> [What is being asked]:
Reproduce each of the lines word for word.

> [Data block]:
▬▬▬▬▬▬▬▬▬▬
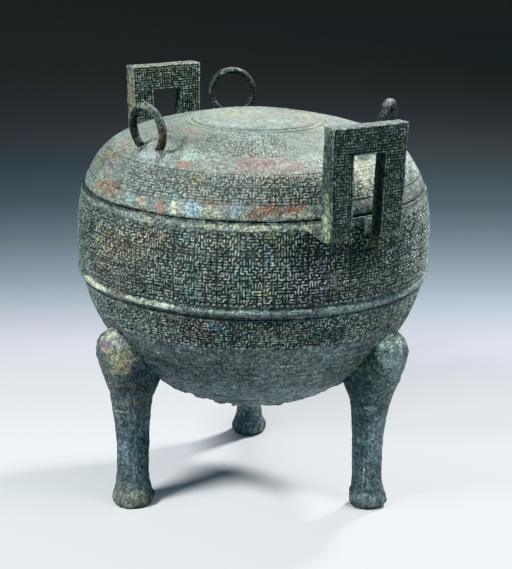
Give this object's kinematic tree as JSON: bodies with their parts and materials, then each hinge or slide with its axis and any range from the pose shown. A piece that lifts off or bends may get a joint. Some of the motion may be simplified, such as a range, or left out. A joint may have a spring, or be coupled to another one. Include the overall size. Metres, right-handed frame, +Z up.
{
  "type": "bronze ding vessel",
  "caption": "Round lidded bronze cooking vessel on three curved legs, with upright ears, ring handles on the domed lid and bands of interlaced meander.",
  "frame": {"origin": "on the ground under the middle of the bowl", "axes": "+Z up, the ears stand on the X axis, and one leg points to -Y"},
  "size_m": [0.309, 0.2696, 0.3146],
  "materials": {
    "vessel_bronze": "dark blue-green patina on cast bronze, matt, with cream and red-brown crusts",
    "lid_bronze": "pale grey-green patina on cast bronze, matt, with red-brown and blue patches"
  },
  "bodies": {
    "root": {"vessel": "vessel_bronze", "lid": "lid_bronze"}
  },
  "joints": []
}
▬▬▬▬▬▬▬▬▬▬
> [Exercise solution]:
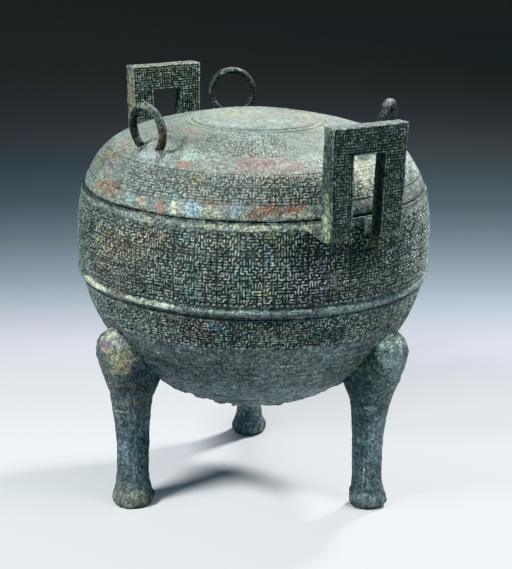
Give this object's kinematic tree as JSON: bodies with their parts and materials, then each hinge or slide with its axis and any range from the pose shown. A piece that lifts off or bends may get a joint. Some of the motion may be simplified, such as a range, or left out. A joint may have a spring, or be coupled to another one. Include the overall size. Metres, right-handed frame, +Z up.
{
  "type": "bronze ding vessel",
  "caption": "Round lidded bronze cooking vessel on three curved legs, with upright ears, ring handles on the domed lid and bands of interlaced meander.",
  "frame": {"origin": "on the ground under the middle of the bowl", "axes": "+Z up, the ears stand on the X axis, and one leg points to -Y"},
  "size_m": [0.309, 0.2696, 0.3146],
  "materials": {
    "vessel_bronze": "dark blue-green patina on cast bronze, matt, with cream and red-brown crusts",
    "lid_bronze": "pale grey-green patina on cast bronze, matt, with red-brown and blue patches"
  },
  "bodies": {
    "root": {"vessel": "vessel_bronze", "lid": "lid_bronze"}
  },
  "joints": []
}